The other half is, of course, seeing the cracks in this facade as seemingly stoic cowboys and cowgirls talk about things that make them crumble. Death, love, loss. Climate change. Wishing to be salt in a cow’s mouth and melting into the ground.
It’s all online. But the thing that sets the live experience apart is the thrill of actually meeting your heroes—the poets, musicians, and artists who are usually off limits to the general public at events of this scale.
Crowded into three main venues spread out across Elko, somewhere between six and seven thousand people rub elbows with the performers they’ve traveled to see. Stand in the Pioneer Saloon, and D.W. Groethe will tell you about his lost truck keys. Wait a bit longer, and John Dofflemyer will break out into an impromptu concert.
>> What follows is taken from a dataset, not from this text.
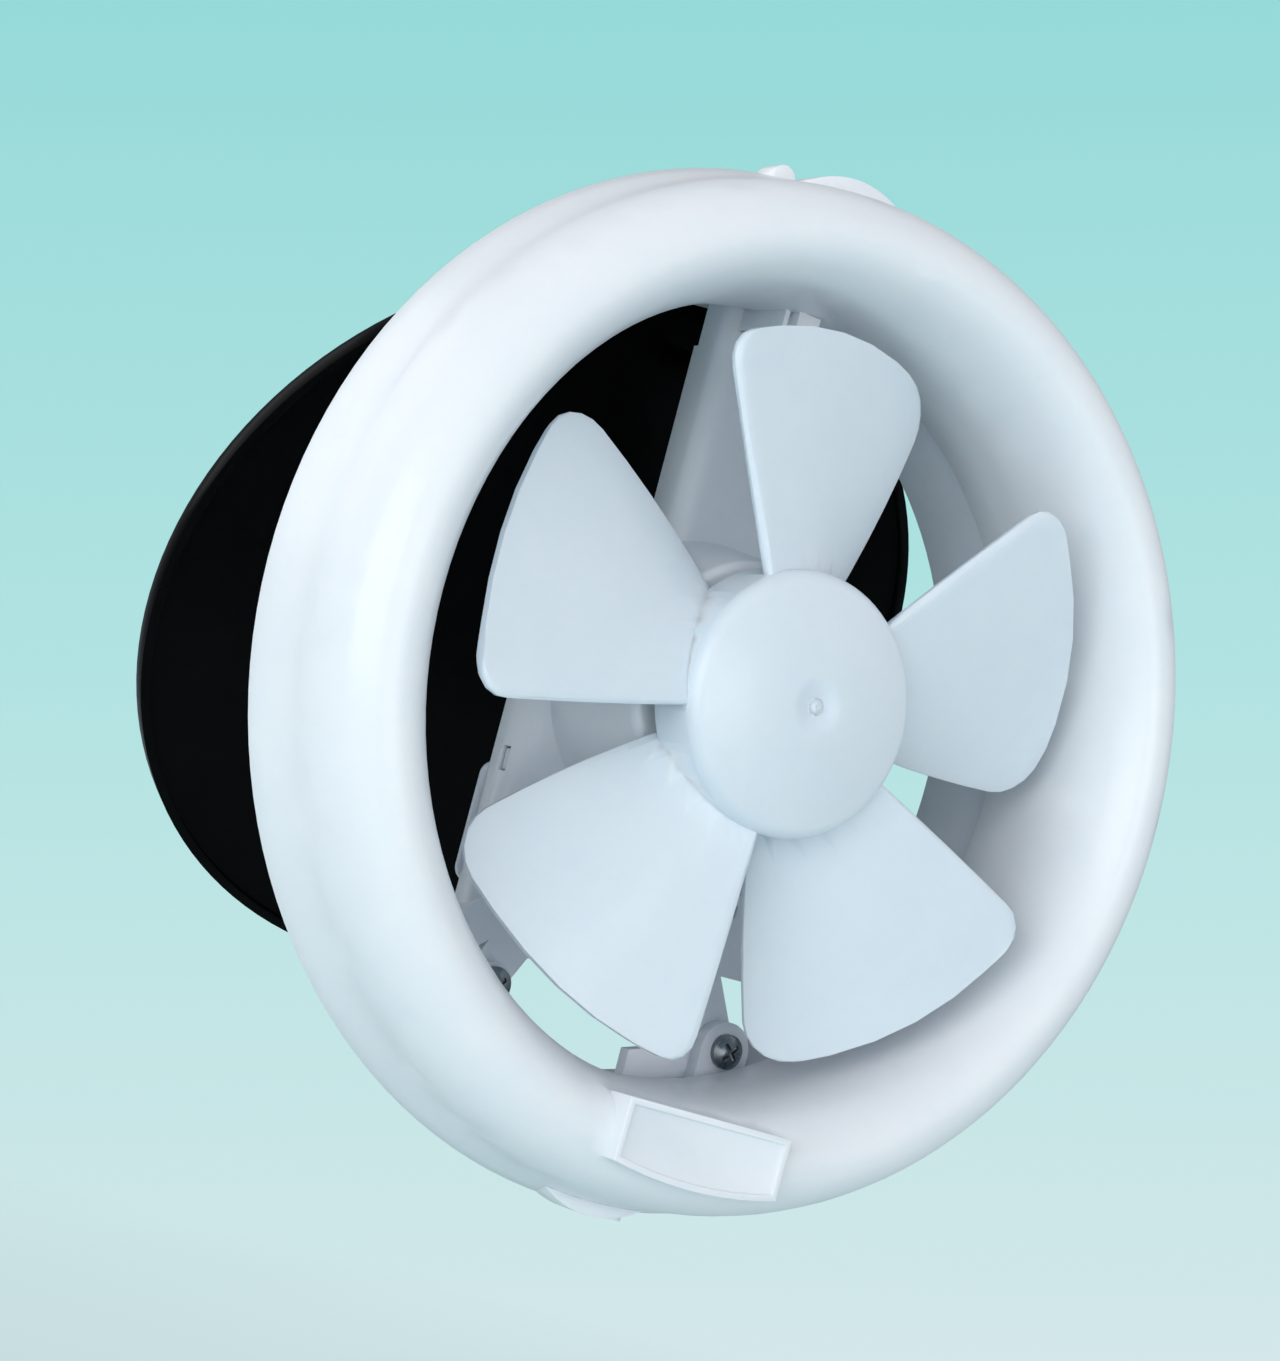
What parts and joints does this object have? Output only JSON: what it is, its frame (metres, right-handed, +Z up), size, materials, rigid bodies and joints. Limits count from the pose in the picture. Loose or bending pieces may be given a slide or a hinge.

If you’re very lucky—and happen to be my 6-year-old daughter, Coco—Brigid Reedy might visit you in your blanket fort during the Friday Night Dance.
This familiarity extends to the Gathering’s art exhibition as well, a through-the-years compilation of over 500 photographs by Kevin Martini-Fuller simply titled, Portraits of the Gathering. In addition to the 24 poet panels hanging around downtown Elko, Martini-Fuller displays three decades worth of performer portraits in the Wiegand Gallery.
In between concerts and readings, people file in and out of the gallery, gravitating towards the faces they know, getting drawn in by those they don’t. Some gallery-goers get stuck in the progression photographs—the portrait series that follows performers from their mid 30s into old age, giving a chronological bent to the exhibit.
Others park themselves in front of a line of nine portraits in the corner. Unlike the progression photographs, these have a timeless quality that has less to do with the fact that they are one-shot-per-person and more to do with the people in the photos. One, titled “Bill Black,” features a handsome, 30-something man shot against a gray, Disfarmer-like backdrop. He wears a steady gaze, 10-gallon hat, handlebar mustache, and ultra-cool hipster sweater. His thumbs hook over the tops of his jeans while he holds a half-smoked cigarette. Bill Black could exist in 2019 or 1919 with equal believability. All of these portraits are like this—unblinking, unaffected, out-of-time. During a group tour of the exhibit, Martini-Fuller tells us that this series was shot in 1986, the second National Cowboy Poetry Gathering and the photographer’s first.
Next to these portraits are three large photo matrices on the west wall, each made up of 140 tightly packed head- and body-shots of the performers—collages that Martini-Fuller hopes will “generate a lot of discussion, a lot of reminiscing, a lot of conversation amongst people.”
“A giant, nonlinear yearbook”
The collages seem to be filling that purpose, functioning as a giant, nonlinear yearbook for cowboy poetry enthusiasts. It’s only my second year here, but I recognize a few dozen people, too. There’s Deanna McCall and Henry Real Bird, Waddie Mitchell and Adrian Buckaroogirl. My daughter recognizes Brigid Reedy posing with one of her fiddles, her belly-button-length braid perched like a bird on her shirt.
“There’s Brigid,” Coco whispers. “I love her hair.”
A woman on the tour comments on Paul Zarzyski’s portrait, his face wearing its only expression—sparkly eyes and a full frontal smile. “It’s Paul,” she says. “As ever.”
“There’s Glenn Ohrlin,” Martini-Fuller points out to the group. “He was very ill when I made that photo. He passed away about two weeks after that.”
Martini-Fuller has taken his share of final portraits.
“I feel a loss,” he says. “There’s a richness to their lives and a richness to their stories. I feel like I’m invited into it and allowed to be a part of it. It’s a sad moment to see them age.”
After 34 years of documenting the Gathering, it’s no surprise that somewhere along the way, things got personal for Martini-Fuller. What began as a quest to get over his fear of portraits ends in a celebration of friendship. Like a real life episode of My Little Pony, but three octaves lower and with horses instead of ponies. I’m not in quite as deep as Martini-Fuller, but it’s only a matter of time for me and my arm-length love of this community—sped up, no doubt, by some very nice portraits.